7. A method of implementing tensor-trains, comprising:

performing at least one of:

partitioning a first matrix into a first plurality of blocks along a column dimension and partitioning a second matrix into a second plurality of blocks along a row dimension;

loading a first block of the first plurality of blocks and a second block of the second plurality of blocks into a first graphics processing unit (GPU) tensor core;

performing a multiplication of the first block and the second block to produce a first product;

loading a third block of the first plurality of blocks and a fourth block of the second plurality of blocks into a second GPU tensor core;

performing a multiplication of the third block and the fourth block to produce a second product; and

summing at least the first product and the second product to produce a first sum;

and

partitioning a third matrix into a third plurality of blocks along a column dimension;

loading a fourth matrix and a fifth block of the third plurality of blocks into a third graphics processing unit tensor core; and

performing a multiplication of the fourth matrix and the fifth block to produce a third product.

8. The method of claim 7, further comprising at least one of:

prior to partitioning the first matrix and the second matrix, reducing a precision of the first matrix and the second matrix; and

prior to partitioning the third matrix, reducing a precision of the third matrix and the fourth matrix.

9. The method of claim 7, further comprising:

performing a QR factorization of the first sum to produce a first orthogonal matrix;

performing a multiplication of the first orthogonal matrix and a transposition of the first orthogonal matrix to produce a fourth product;

performing an eigenvalue decomposition of the fourth product to obtain first eigenvectors;

reversing the order of the first eigenvectors to produce second eigenvectors;

performing a multiplication of the first orthogonal matrix and the second eigenvectors to produce a fifth product;

performing a multiplication of a transposition of the second eigenvectors and the first orthogonal matrix to produce a sixth product; and

folding the fifth product and the sixth product.

10. The method of claim 7, further comprising:

matricizing a first tensor to produce the first matrix; and

at least partially concurrently, transferring the first matrix to the first GPU tensor core and generating the second matrix.

11. The method of claim 7, further comprising training a tensor-train tensor layer of a neural network.

12. The method of claim 7, further comprising performing a parallel Density Matrix Renormalization Group (DMRG) algorithm.
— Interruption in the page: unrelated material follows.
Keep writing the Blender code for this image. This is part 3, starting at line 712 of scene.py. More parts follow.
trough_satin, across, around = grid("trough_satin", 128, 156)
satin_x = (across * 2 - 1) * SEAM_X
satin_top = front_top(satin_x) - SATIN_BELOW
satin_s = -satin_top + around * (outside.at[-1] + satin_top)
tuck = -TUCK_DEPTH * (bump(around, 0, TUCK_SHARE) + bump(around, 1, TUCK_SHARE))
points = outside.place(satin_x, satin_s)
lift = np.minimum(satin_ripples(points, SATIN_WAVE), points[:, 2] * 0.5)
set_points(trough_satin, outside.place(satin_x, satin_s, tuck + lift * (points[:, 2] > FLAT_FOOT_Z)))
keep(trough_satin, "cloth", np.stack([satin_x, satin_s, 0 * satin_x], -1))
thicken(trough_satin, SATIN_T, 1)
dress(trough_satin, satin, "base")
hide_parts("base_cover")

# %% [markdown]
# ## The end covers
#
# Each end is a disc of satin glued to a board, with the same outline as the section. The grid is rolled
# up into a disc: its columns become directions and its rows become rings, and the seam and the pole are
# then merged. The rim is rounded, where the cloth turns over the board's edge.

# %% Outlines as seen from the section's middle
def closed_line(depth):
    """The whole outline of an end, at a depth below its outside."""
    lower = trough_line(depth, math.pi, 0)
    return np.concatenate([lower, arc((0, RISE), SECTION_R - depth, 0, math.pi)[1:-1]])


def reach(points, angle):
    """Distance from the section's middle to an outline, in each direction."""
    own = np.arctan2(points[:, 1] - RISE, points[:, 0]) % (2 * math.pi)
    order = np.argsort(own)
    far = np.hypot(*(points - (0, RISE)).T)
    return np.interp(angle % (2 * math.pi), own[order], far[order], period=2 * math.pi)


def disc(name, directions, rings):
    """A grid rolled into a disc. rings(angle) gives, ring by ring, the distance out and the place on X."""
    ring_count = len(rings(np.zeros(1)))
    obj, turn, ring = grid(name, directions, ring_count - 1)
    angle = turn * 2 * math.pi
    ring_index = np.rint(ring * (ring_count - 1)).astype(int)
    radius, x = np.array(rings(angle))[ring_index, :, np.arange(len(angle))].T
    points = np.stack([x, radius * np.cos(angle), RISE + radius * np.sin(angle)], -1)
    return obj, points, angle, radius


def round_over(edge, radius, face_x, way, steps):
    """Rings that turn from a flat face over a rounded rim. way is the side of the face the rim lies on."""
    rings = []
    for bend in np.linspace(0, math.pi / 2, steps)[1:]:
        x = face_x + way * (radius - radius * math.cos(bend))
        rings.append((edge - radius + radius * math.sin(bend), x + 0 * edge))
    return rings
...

13. A non-transitory computer-readable medium containing computer executable instructions that, when collectively executed by at least one processor, a first graphics processing unit (GPU) tensor core, and a second GPU tensor core, cause the at least one processor, the first GPU tensor core, and the second GPU tensor core to collectively perform a method of implementing tensor-trains, the method comprising:

partitioning a first matrix into a first plurality of blocks along a column dimension and partitioning a second matrix into a second plurality of blocks along a row dimension;

loading a first block of the first plurality of blocks and a second block of the second plurality of blocks into a first GPU tensor core;

performing a multiplication of the first block and the second block to produce a first product;

loading a third block of the first plurality of blocks and a fourth block of the second plurality of blocks into a second GPU tensor core;

performing a multiplication of the third block and the fourth block to produce a second product; and

summing at least the first product and the second product to produce a first sum;

partitioning a third matrix into a third plurality of blocks along a column dimension;

loading a fourth matrix and a fifth block of the third plurality of blocks into a third graphics processing unit tensor core; and

performing a multiplication of the fourth matrix and the fifth block to produce a third product.
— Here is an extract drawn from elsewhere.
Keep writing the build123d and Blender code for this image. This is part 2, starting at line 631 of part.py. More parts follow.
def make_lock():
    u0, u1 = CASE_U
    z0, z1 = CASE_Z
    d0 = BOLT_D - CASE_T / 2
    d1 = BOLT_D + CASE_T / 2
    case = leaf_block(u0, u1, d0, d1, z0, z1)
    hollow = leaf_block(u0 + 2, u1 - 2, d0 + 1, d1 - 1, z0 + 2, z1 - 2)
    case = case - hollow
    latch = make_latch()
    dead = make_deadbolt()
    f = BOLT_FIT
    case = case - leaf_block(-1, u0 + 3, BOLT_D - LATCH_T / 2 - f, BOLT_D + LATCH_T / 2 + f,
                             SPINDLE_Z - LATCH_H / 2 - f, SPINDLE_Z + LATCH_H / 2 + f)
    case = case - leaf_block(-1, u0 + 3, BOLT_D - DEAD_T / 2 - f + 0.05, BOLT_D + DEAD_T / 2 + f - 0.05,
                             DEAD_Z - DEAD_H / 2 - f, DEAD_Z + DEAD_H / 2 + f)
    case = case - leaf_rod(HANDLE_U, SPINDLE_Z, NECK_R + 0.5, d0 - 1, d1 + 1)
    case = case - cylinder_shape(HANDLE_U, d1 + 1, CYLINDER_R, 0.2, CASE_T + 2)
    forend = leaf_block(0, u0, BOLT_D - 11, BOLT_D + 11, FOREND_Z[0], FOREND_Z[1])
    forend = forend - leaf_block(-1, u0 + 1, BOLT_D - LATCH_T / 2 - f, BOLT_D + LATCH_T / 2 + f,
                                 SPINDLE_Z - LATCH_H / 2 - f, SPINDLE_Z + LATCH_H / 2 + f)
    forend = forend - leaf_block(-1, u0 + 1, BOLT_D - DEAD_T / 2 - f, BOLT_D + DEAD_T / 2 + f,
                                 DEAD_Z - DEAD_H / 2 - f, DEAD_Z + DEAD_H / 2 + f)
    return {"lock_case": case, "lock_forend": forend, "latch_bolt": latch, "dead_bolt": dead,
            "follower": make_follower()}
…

14. The non-transitory computer-readable medium of claim 13, wherein the method further comprises at least one of:

prior to partitioning the first matrix and the second matrix, reducing a precision of the first matrix and the second matrix; and

prior to partitioning the third matrix, reducing a precision of the third matrix and the fourth matrix.

15. The non-transitory computer-readable medium of claim 13, wherein the method further comprises:

performing a QR factorization of the first sum to produce a first orthogonal matrix;

performing a multiplication of the first orthogonal matrix and a transposition of the first orthogonal matrix to produce a fourth product;

performing an eigenvalue decomposition of the fourth product to obtain first eigenvectors;

reversing the order of the first eigenvectors to produce second eigenvectors;

performing a multiplication of the first orthogonal matrix and the second eigenvectors to produce a fifth product;

performing a multiplication of a transposition of the second eigenvectors and the first orthogonal matrix to produce a sixth product; and

folding the fifth product and the sixth product.

16. The non-transitory computer-readable medium of claim 13, wherein the method further comprises:

matricizing a first tensor to produce the first matrix; and

at least partially concurrently, transferring the first matrix to the first GPU tensor core and generating the second matrix.

17. The non-transitory computer-readable medium of claim 13, wherein the method further comprises training a tensor-train tensor layer of a neural network.

18. The non-transitory computer-readable medium of claim 13, wherein the method further comprises performing a parallel Density Matrix Renormalization Group (DMRG) algorithm.